Bulunduğu coğrafi konum nedeniyle ülkemizde farklı iklimler yaşanmaktadır. Karasal iklimin yaşandığı bölgelerimizde, yoğun kar yağışı ve buzlanma görülebilmektedir. Kar da rüzgar gibi daha az önemsenen yüklerden biridir. Çünkü kar nedeniyle meydana gelen kayıplar genel olarak maddi kayıplardır. Kar yükü çatılara etkimektedir. Çatılar genel olarak herhangi bir hesap yapmadan, projelerde sadece birkaç detay sunulmasıyla geçiştirilmektedir. Ancak ülkemizde son yıllarda yaşanan kar olayları, çatıların mutlaka projelendirilmesi gerektiğini ortaya koymaktadır.
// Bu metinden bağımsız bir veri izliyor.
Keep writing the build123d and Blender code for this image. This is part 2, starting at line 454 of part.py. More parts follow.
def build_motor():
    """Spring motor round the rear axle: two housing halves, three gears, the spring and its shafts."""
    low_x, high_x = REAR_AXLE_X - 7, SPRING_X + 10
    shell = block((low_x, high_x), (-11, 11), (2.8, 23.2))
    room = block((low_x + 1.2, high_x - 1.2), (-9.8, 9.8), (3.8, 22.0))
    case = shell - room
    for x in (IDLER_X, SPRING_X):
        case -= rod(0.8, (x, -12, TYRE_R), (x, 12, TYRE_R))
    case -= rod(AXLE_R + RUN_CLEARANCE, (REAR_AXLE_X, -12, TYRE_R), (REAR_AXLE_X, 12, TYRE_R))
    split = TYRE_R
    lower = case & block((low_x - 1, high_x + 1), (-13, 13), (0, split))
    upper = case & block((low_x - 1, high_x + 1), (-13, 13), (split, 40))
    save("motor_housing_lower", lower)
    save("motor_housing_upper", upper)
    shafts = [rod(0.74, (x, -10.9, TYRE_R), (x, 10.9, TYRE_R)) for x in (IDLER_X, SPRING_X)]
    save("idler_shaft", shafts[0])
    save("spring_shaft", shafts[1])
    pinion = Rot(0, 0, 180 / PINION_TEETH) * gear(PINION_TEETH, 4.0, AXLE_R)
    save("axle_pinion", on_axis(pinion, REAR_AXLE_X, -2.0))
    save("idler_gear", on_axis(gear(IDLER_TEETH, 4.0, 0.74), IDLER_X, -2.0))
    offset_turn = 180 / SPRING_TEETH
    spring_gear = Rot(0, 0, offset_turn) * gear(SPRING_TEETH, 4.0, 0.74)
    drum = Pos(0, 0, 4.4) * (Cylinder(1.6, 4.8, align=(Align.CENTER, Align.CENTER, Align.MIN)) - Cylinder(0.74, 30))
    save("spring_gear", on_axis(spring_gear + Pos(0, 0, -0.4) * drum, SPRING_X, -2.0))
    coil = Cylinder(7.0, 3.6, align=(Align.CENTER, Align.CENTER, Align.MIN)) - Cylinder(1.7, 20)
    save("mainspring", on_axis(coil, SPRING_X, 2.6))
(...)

Kar yükünün sadece belirli bölgelerde daha etkin olmasının da etkisiyle, kar yükü konusunda yapılan çalışmalar oldukça azdır. Çatısı olmayan terasa sahip betonarme yapılarda kar yüklerinden meydana gelen hasara rastlamak oldukça zordur. Konut türü yapılarda ahşap çatılar bulunsa da bunların açıklıkları nispeten daha küçük olduğundan, kar nedeniyle çatılarda hasar oluşsa da bunlar yerel düzeyde kalmakta ve ortaya çıkan hasar da nispeten sınırlı düzeyde kalmaktadır. Ancak, özellikle sanayi yapılarında ve pazaryeri gibi yapılarda büyük açıklıklı çelik çatılar yapılmak durumunda kalınmaktadır.
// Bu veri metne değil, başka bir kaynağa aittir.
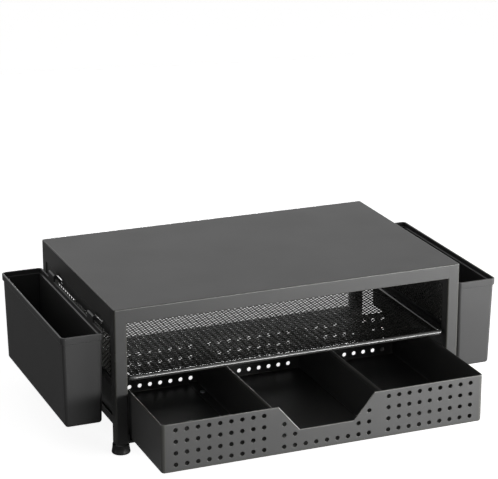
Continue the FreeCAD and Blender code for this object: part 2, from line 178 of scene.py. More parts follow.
def rounded_loop(points, radii, steps=4):
    """A closed outline with round corners. Each arc starts and ends radius / tan(half the corner's
    angle) from the corner, and runs v(s) = (sin((1-s)w) a + sin(sw) b) / sin w about its centre."""
    points = np.array(points, float)
    radii = np.broadcast_to(np.array(radii, float), len(points))
    to_last = np.roll(points, 1, 0) - points
    to_next = np.roll(points, -1, 0) - points
    to_last /= np.linalg.norm(to_last, axis=1)[:, None]
    to_next /= np.linalg.norm(to_next, axis=1)[:, None]
    half = np.arccos(np.clip((to_last * to_next).sum(1), -1, 1)) / 2
    reach = (radii / np.tan(half))[:, None]
    bisector = to_last + to_next
    centre = points + bisector / np.linalg.norm(bisector, axis=1)[:, None] * (radii / np.sin(half))[:, None]
    first, last = points + to_last * reach - centre, points + to_next * reach - centre
    turn = (np.pi - 2 * half)[:, None, None]
    s = np.linspace(0, 1, steps + 1)[None, :, None]
    arcs = (np.sin((1 - s) * turn) * first[:, None] + np.sin(s * turn) * last[:, None]) / np.sin(turn)
    return (centre[:, None] + arcs).reshape(-1, 2)


def bar(loop, along, start, end):
    """A closed outline carried straight along an axis. The outline is in Y and Z along X, in X and Z
    along Y, and in X and Y along Z."""
    count = len(loop)
    across = {"x": (1, 2), "y": (0, 2), "z": (0, 1)}[along]
    points = np.zeros((2, count, 3))
    points[:, :, across[0]] = loop[:, 0]
    points[:, :, across[1]] = loop[:, 1]
    points[0, :, "xyz".index(along)] = start
    points[1, :, "xyz".index(along)] = end
    return points.reshape(-1, 3), [quads(2, count), end_caps(2, count)]


def rectangle(a0, a1, b0, b1):
    """The four corners of a rectangle."""
    return [(a0, b0), (a1, b0), (a1, b1), (a0, b1)]


def mark_highlit_edges(mesh):
    """Marks with 1 the faces of a fold or a rounded edge: those narrower than 1.2 mm whose normal turns by
    over 4 degrees across two or more of their sides. The marked faces get a lighter colour, a painted
    highlight, and a smoother coat."""
    widest, least_turn = 0.0012, math.radians(4)
    counts, sides = len(mesh.polygons), len(mesh.loops)
    normals, areas, total = np.empty(counts * 3), np.empty(counts), np.empty(counts, int)
    mesh.polygons.foreach_get("normal", normals)
    mesh.polygons.foreach_get("area", areas)
    mesh.polygons.foreach_get("loop_total", total)
    edge, ends = np.empty(sides, int), np.empty(len(mesh.edges) * 2, int)
    points = np.empty(len(mesh.vertices) * 3)
    mesh.loops.foreach_get("edge_index", edge)
    mesh.edges.foreach_get("vertices", ends)
    mesh.vertices.foreach_get("co", points)
    normals, points, ends = normals.reshape(-1, 3), points.reshape(-1, 3), ends.reshape(-1, 2)
    length = np.linalg.norm(points[ends[:, 0]] - points[ends[:, 1]], axis=1)[edge]
    face = np.repeat(np.arange(counts), total)
    order = np.argsort(edge, kind="stable")
    twin = edge[order][1:] == edge[order][:-1]
    a, b = face[order][:-1][twin], face[order][1:][twin]
    bent = (normals[a] * normals[b]).sum(1) < math.cos(least_turn)
    bends = np.bincount(a[bent], minlength=counts) + np.bincount(b[bent], minlength=counts)
    longest = np.maximum.reduceat(length, np.cumsum(total) - total)
    edge_lit = (bends >= 2) & (areas / longest < widest)
    mesh.attributes.new("edge_highlight_and_polish", "FLOAT", "FACE").data.foreach_set("value", edge_lit.astype(np.float32))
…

Bunların tasarımında ya da detaylandırılmasında bir eksiklik ya da bir kusur varsa, bu çatılar hasar görmekte ya da yıkılmaktadır. Bu hasarlar maalesef konutlardaki çatı hasarları gibi yerel olmamakta ve meydana gelen hasarlar da sınırlı düzeyde kalmamaktadır. Zira bu yapı eğer bir Pazar yeri ise altında insanlar yaralanabilir ya da hayatını kaybedebilir. Eğer bir fabrika yapısı ise içerisinde çalışanlar bulunduğundan yine yaralanmalara ve can kayıplarına neden olabilir. Bunun yanında içerisindeki değerli makinalar çalışamaz duruma gelebilmekte ve ekonomik açıdan daha da zararlı yönü belirli bir süre fabrikanın çalışamaz durumda kalmasına neden olmaktadır. Bu da pazar kaybına kadar varabilecek ve uzun yıllar etkisini sürdürecek maddi kayıplara yol açabilmektedir.